HORRY COUNTY, SC (WMBF) - It can be hard for a parent to know whether or not a child has an ear infection, and doctors say if it's following a cold, it likely is.
With winter officially here and the Grand Strand area's propensity for weather changes, children are more likely to come down with a cold. However, doctors warn it can become a worrisome ear infection.
Dr. Ron Reynolds, with Beach Urgent Care, said he's seeing a lot of runny noses, congestion and coughing, which can sometimes lead to an ear infection.
Fluids from a cold can block up the middle ear space. That fluid could become infected.
"(It) sets up camp in your ear, whether or not you have and ear infection, a throat infection or a sinus infection," Reynolds said. "It kind of depends on where the bacteria or virus tends to set up camp."
For most younger children, Reynolds said children's Tylenol or Motrin will help ease discomfort.

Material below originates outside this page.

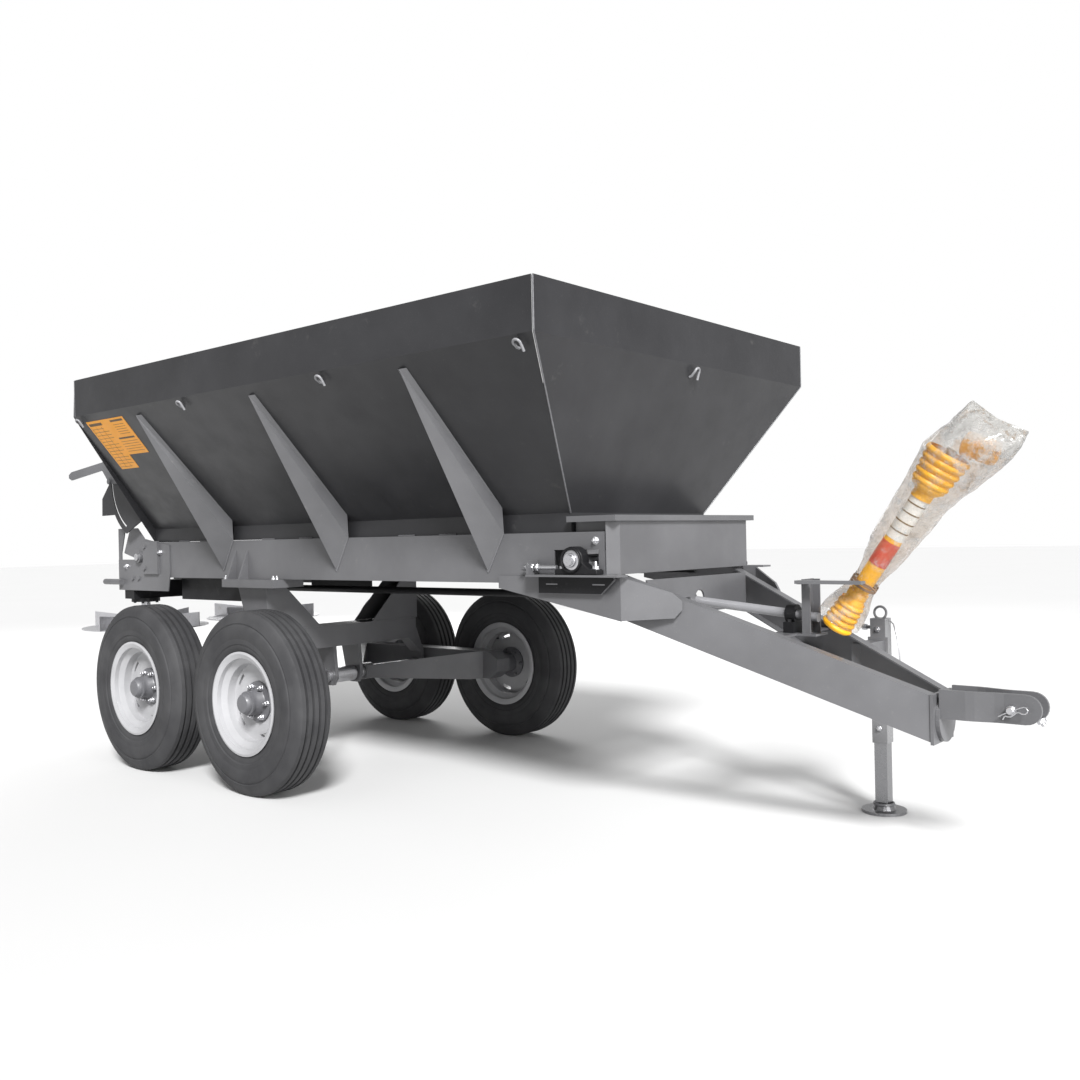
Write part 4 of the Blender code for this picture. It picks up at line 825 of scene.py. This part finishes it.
def bellows(target, first, last, start_radius, end_radius):
    """Corrugated cone between two stations along the shaft, as a thin ring of sheet."""
    outer = []
    inner = []
    count = FOLDS * 6
    for i in range(count + 1):
        t = i / count
        wave = 0.5 - 0.5 * math.cos(2 * math.pi * FOLDS * t)
        radius = start_radius + (end_radius - start_radius) * t + FOLD_DEPTH * math.sqrt(wave)
        station = first + (last - first) * t
        outer.append((radius, station))
        inner.append((radius - GUARD_SHEET, station))
    along_shaft(target, outer + list(reversed(inner)), 56)


def ring_outline(outer, inner, low, high):
    """Plain ring between two reaches."""
    return [(outer, high), (outer, low), (inner, low), (inner, high)]


def pto_guard():
    """Ribbed cones on a plain tube, with two wraps of label and their bars."""
    data = bmesh.new()
    bellows(data, -0.028, 0.085, 0.0495, 0.0400)
    bellows(data, 0.572, 0.702, 0.0560, 0.0735)
    along_shaft(data, LOWER_COLLAR)
    along_shaft(data, UPPER_COLLAR)
    along_shaft(data, GUARD_TUBE)
    for station in (0.120, 0.535):
        along_shaft(data, [(0.0365, station + 0.012), (0.0372, station), (0.0365, station - 0.012),
                           (0.0320, station - 0.012), (0.0320, station + 0.012)])
    guard = piece("ribbed_guard", data, "chassis", MATERIALS["guard_plastic"], 50.0)
    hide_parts("pto_guard")
    for name, first, last, mat in GUARD_WRAPS:
        wrap = bmesh.new()
        along_shaft(wrap, ring_outline(0.0335, 0.0327, first, last))
        piece(name, wrap, "chassis", mat)
    bars = bmesh.new()
    for row in range(4):
        station = 0.390 + row * 0.036
        along_shaft(bars, ring_outline(0.0338, 0.0334, station, station + 0.005))
    piece("guard_label_bars", bars, "chassis", LABEL_DARK)


def yoke_detail():
    """Splined end of the tractor-side yoke, with its locking ring."""
    inner, outer = (spot(*place) for place in YOKE_ENDS)
    data = bmesh.new()
    lathe(data, YOKE_COLLAR, axis_frame(inner, outer - inner), 48)
    yoke = piece("yoke_collar", data, "pto_yoke", MATERIALS["yoke_paint"], 35.0)
    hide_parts("pto_yoke")


# ----------------------------------------------------------------------- film bag
# (reach along the shaft, shift across, half depth, half width); it follows the CAD bag
BAG = ((0.000, -0.008, 0.083, 0.078), (0.040, -0.006, 0.082, 0.076), (0.080, -0.004, 0.073, 0.068),
       (0.125, -0.002, 0.058, 0.055), (0.165, 0.000, 0.0445, 0.0445), (0.205, 0.000, 0.050, 0.049),
       (0.250, 0.000, 0.058, 0.056), (0.330, 0.000, 0.074, 0.068), (0.440, 0.006, 0.085, 0.077),
       (0.550, 0.012, 0.094, 0.085), (0.620, 0.020, 0.109, 0.096), (0.690, 0.028, 0.124, 0.106),
       (0.740, 0.045, 0.123, 0.100), (0.790, 0.062, 0.120, 0.092), (0.830, 0.068, 0.117, 0.072),
       (0.855, 0.070, 0.113, 0.050), (0.872, 0.071, 0.109, 0.024))
BAG_SIDES = 72
BAG_STEP = 0.009
FILM_SHEET = 0.0006
NECK = 0.165                    # where the strap ties it
NECK_REACH = 0.035
PLEATS = 14
TOP_START = 0.80                # where the pinched top begins
TOP_LENGTH = 0.072
STRAP_TAIL = ((0.0, 0.0, 0.0), (0.010, -0.008, 0.004), (0.030, -0.012, 0.000), (0.052, -0.014, -0.010),
              (0.068, -0.014, -0.026))


def bag_stations():
    """The bag's sections, filled in to a station about every 9 mm."""
    stations = []
    for first, last in zip(BAG, BAG[1:]):
        steps = max(2, int((last[0] - first[0]) / BAG_STEP))
        for i in range(steps):
            t = i / steps
            stations.append([a + (b - a) * t for a, b in zip(first, last)])
    stations.append(list(BAG[-1]))
    return stations


def bag_point(angle, along, shift, depth, width):
    """One point of the film: a smooth sleeve with creases, pleats and a ragged, pinched top."""
    gather = math.exp(-((along - NECK) / NECK_REACH) ** 2)
    top = max(0.0, (along - TOP_START) / TOP_LENGTH)
    direction = PTO_ACROSS * math.cos(angle) * depth + SIDEWAYS * math.sin(angle) * width
    here = Vector((math.cos(angle) * 2.2, math.sin(angle) * 2.2, along * 9.0))
    folds = noise.noise(here) + 0.55 * noise.noise(here * 2.7) + 0.30 * noise.noise(here * 6.1)
    ridge = 1.0 - 2.0 * abs(noise.noise(here * 1.4 + Vector((7.0, 3.0, 1.0))))
    swell = (0.0045 * folds + 0.0035 * ridge - 0.0050) * (1.0 - 0.85 * gather)
    pleat = math.cos(PLEATS * angle + 3.0 * along) * gather * 0.0020
    ear = abs(math.cos(angle)) ** 10
    jag = top * (0.016 * noise.noise(Vector((angle * 3.0, 5.0, 2.0))) + 0.014 * ear - 0.006)
    wrinkle = top * 0.010 * noise.noise(Vector((math.cos(angle) * 5.0, 9.0, along * 20.0)))
    centre = PTO_START + PTO_RUN * (along + jag) + PTO_ACROSS * shift
    return centre + direction + direction.normalized() * (swell + pleat) + SIDEWAYS * wrinkle


def film_bag():
    """Thin film round the parked shaft: open at the foot, tied at the neck, pinched at the top."""
    data = bmesh.new()
    rings = []
    for section in bag_stations():
        angles = [2 * math.pi * i / BAG_SIDES for i in range(BAG_SIDES)]
        rings.append([data.verts.new(bag_point(angle, *section)) for angle in angles])
    skin(data, rings, capped=False)
    peak = data.verts.new(PTO_START + PTO_RUN * (BAG[-1][0] + 0.002) + PTO_ACROSS * BAG[-1][1])
    for i in range(BAG_SIDES):
        data.faces.new((rings[-1][i], rings[-1][(i + 1) % BAG_SIDES], peak))
    bag = piece("film_bag", data, "chassis", MATERIALS["film"], 70.0)
    sheet = bag.modifiers.new("film", "SOLIDIFY")
    sheet.thickness = FILM_SHEET
    sheet.offset = -1.0
    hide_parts("pto_bag")


def bag_strap():
    """Two turns round the neck, and a stiff tail."""
    data = bmesh.new()
    for lift in (-0.006, 0.007):
        along_shaft(data, ring_outline(0.0500, 0.0480, NECK + lift - 0.005, NECK + lift + 0.005))
    knot = PTO_START + PTO_RUN * NECK + Vector((0.0, -0.050, 0.0))
    bar(data, [knot + Vector(point) for point in STRAP_TAIL], 0.0030, 8)
    piece("bag_strap", data, "chassis", STRAP)


# ------------------------------------------------------------------- build it all
for where in ENDS:
    for label_name, sign in SIDES:
        wheel(where, label_name, sign)
hooks()
hopper_welds()
rib_welds()
bolts()
front_bearings()
labels()
jack_fittings()
hitch_fittings()
pto_guard()
yoke_detail()
film_bag()
bag_strap()


# ----------------------------------------------------------- floor, light, camera
FLOOR_SIZE = 60.0
FLOOR_TONES = ((0.51, 0.51, 0.51), (0.53, 0.53, 0.53))
SKY_LEVEL = 0.55                # what the sky lights with; the camera sees it at 1.0
SUN_LEVEL = 6.4
SUN_ANGLE = 14.0
SUN_FROM = (5.5, -5.0, 6.9)
LAMPS = (("front", (9.0, -2.5, 2.6), 4.0, 420.0), ("back", (-6.5, 6.0, 5.0), 5.0, 380.0))
LAMP_TARGET = (0.0, 0.0, 0.9)
CAMERA_PLACE = (2.213, -3.5763, 1.1008)         # from the hopper's front edge
CAMERA_YAW = 40.1146
CAMERA_PITCH = 0.1456
CAMERA_ROLL = -1.2231
CAMERA_LENS = 35.03


def floor():
    data = bmesh.new()
    bmesh.ops.create_grid(data, x_segments=1, y_segments=1, size=FLOOR_SIZE)
    mesh = bpy.data.meshes.new("floor")
    data.to_mesh(mesh)
    data.free()
    obj = bpy.data.objects.new("floor", mesh)
    bpy.context.scene.collection.objects.link(obj)
    n = Nodes("pale_floor")
    mesh.materials.append(n.finish(n.mix(n.noise(scale=0.6), *FLOOR_TONES), 0.85))


def sky():
    """White world, dimmer as a light than as the camera's background."""
    world = bpy.data.worlds.new("studio")
    world.use_nodes = True
    tree = world.node_tree
    back = tree.nodes["Background"]
    back.inputs["Color"].default_value = (1.0, 1.0, 1.0, 1.0)
    path = tree.nodes.new("ShaderNodeLightPath")
    level = tree.nodes.new("ShaderNodeMapRange")
    level.inputs["To Min"].default_value = SKY_LEVEL
    level.inputs["To Max"].default_value = 1.0
    tree.links.new(path.outputs["Is Camera Ray"], level.inputs["Value"])
    tree.links.new(level.outputs["Result"], back.inputs["Strength"])
    bpy.context.scene.world = world


def lamp(name, light, position):
    """Put a light in place, turned towards the machine."""
    obj = bpy.data.objects.new(name, light)
    obj.location = position
    obj.rotation_euler = (Vector(LAMP_TARGET) - obj.location).to_track_quat("-Z", "Y").to_euler()
    bpy.context.scene.collection.objects.link(obj)


def lamps():
    sun = bpy.data.lights.new("key", "SUN")
    sun.energy = SUN_LEVEL
    sun.angle = math.radians(SUN_ANGLE)
    lamp("key", sun, SUN_FROM)
    for name, position, size, power in LAMPS:
        area = bpy.data.lights.new(name, "AREA")
        area.size = size
        area.energy = power
        lamp(name, area, position)


def camera():
    lens = bpy.data.cameras.new("camera")
    lens.lens = CAMERA_LENS
    lens.sensor_width = 36.0
    lens.clip_end = 200.0
    yaw, pitch, roll = (math.radians(angle) for angle in (CAMERA_YAW, CAMERA_PITCH, CAMERA_ROLL))
    ahead = Vector((-math.sin(yaw) * math.cos(pitch), math.cos(yaw) * math.cos(pitch), -math.sin(pitch)))
    level = Vector((math.cos(yaw), math.sin(yaw), 0.0))
    above = level.cross(ahead)
    right = level * math.cos(roll) + above * math.sin(roll)
    up = above * math.cos(roll) - level * math.sin(roll)
    turn = Matrix((right, up, -ahead)).transposed().to_4x4()
    view = bpy.data.objects.new("camera", lens)
    view.matrix_world = Matrix.Translation(spot(*CAMERA_PLACE)) @ turn
    bpy.context.scene.collection.objects.link(view)
    bpy.context.scene.camera = view


floor()
sky()
lamps()
camera()
bpy.context.scene.view_settings.view_transform = "Standard"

"So, generally as a rule, unless wee see an infection that seems fairly significant, lots of times those are treated conservatively (with) lots of fluids."

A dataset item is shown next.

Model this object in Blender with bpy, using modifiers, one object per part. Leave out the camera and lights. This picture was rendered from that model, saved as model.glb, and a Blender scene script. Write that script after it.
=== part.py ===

Antibiotics can be given after a medical professional makes a diagnosis.
"Children that are more likely to be running a higher fever, are a little bit more uncomfortable or the outer ear is looking a lot redder, generally we'll tend to opt for an antibiotic," Reynolds said.
The doctor added that during the winter months, the cold temperatures can increase those things that allow a person to have an ear infection, as well as making one more susceptible to a viral infection.
"It is important if a child, especially in these colder temperatures, to keep their ears covered if you can," Reynolds said.
It can be hard for a parent to know whether or not a child has an ear infection. Reynolds said children won't always pull on their ears as a sign of a problem.
He added if they've had a few ear infections in the past, parents could see more of them.